Notable Transactions
March 31: LPL Financial has entered into a definitive agreement to acquire Commonwealth Financial Network, the largest independently owned wealth management firm in the U.S., for approximately $2.7 billion in cash. The transaction, expected to close in the second half of 2025, will add around $285 billion in brokerage and advisory assets and 2,900 financial advisors to LPL’s platform. Commonwealth will retain its brand post-acquisition, with CEO Wayne Bloom continuing to lead the advisor experience and joining LPL’s Management Committee. The deal aligns two advisor-centric firms and aims to enhance services, scale, and long-term value for advisors and clients across both organizations.
May 30: Cerity Partners has expanded into Arizona with the acquisition of Canopy Wealth Management Arizona, a Scottsdale-based advisory practice managing approximately $433 million in client assets.
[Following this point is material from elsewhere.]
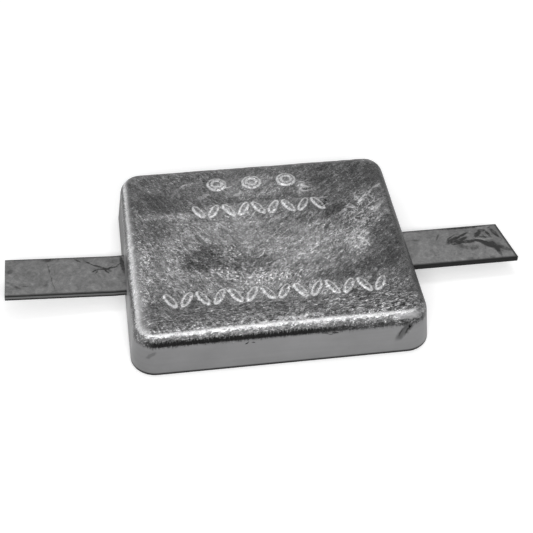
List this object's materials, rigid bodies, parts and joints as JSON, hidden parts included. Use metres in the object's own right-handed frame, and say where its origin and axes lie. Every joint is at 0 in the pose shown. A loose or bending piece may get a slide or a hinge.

The deal, which closed shortly after being announced, brings advisors Chad Wing and Dustin Brutton, along with four team members, into Cerity Partners as partners. Originally launched in 2021 as an extension of Wisconsin-based Canopy Wealth Management, the Arizona office marks Cerity’s latest move in its ongoing national expansion strategy. Financial terms of the transaction were not disclosed. MarshBerry represented Canopy Wealth Management in this transaction.
June 17: Osaic, Inc. has acquired CW Advisors, LLC, a Boston-based registered investment advisor managing $13.5 billion in fee-only client assets. Serving high-net-worth and ultra-high-net-worth clients through a family office platform, CW Advisors operates with 140 professionals across 17 offices. The acquisition aligns with Osaic’s strategy to broaden its reach across advisor models and client segments while enhancing its presence in the high-net-worth market. CW Advisors will retain its name and remain operationally independent, gaining access to Osaic’s capital and expanded resources. The deal marks a key step in advancing Osaic’s signature employee model and long-term growth plans.
Looking ahead
The second quarter of 2025 kept up the momentum from Q1, with similar drivers of consolidation—rising demand for scale, advisor succession, and the strategic advantages of platform affiliation. Buyers remain well-capitalized and eager to grow, and today’s market presents an opportunity for firm owners to capitalize on still-strong valuations, differentiate themselves, and secure long-term growth. The market continues to evolve as new players emerge and PE flows to firms eager to grow and scale. Overall, the ongoing momentum suggests meaningful opportunity ahead.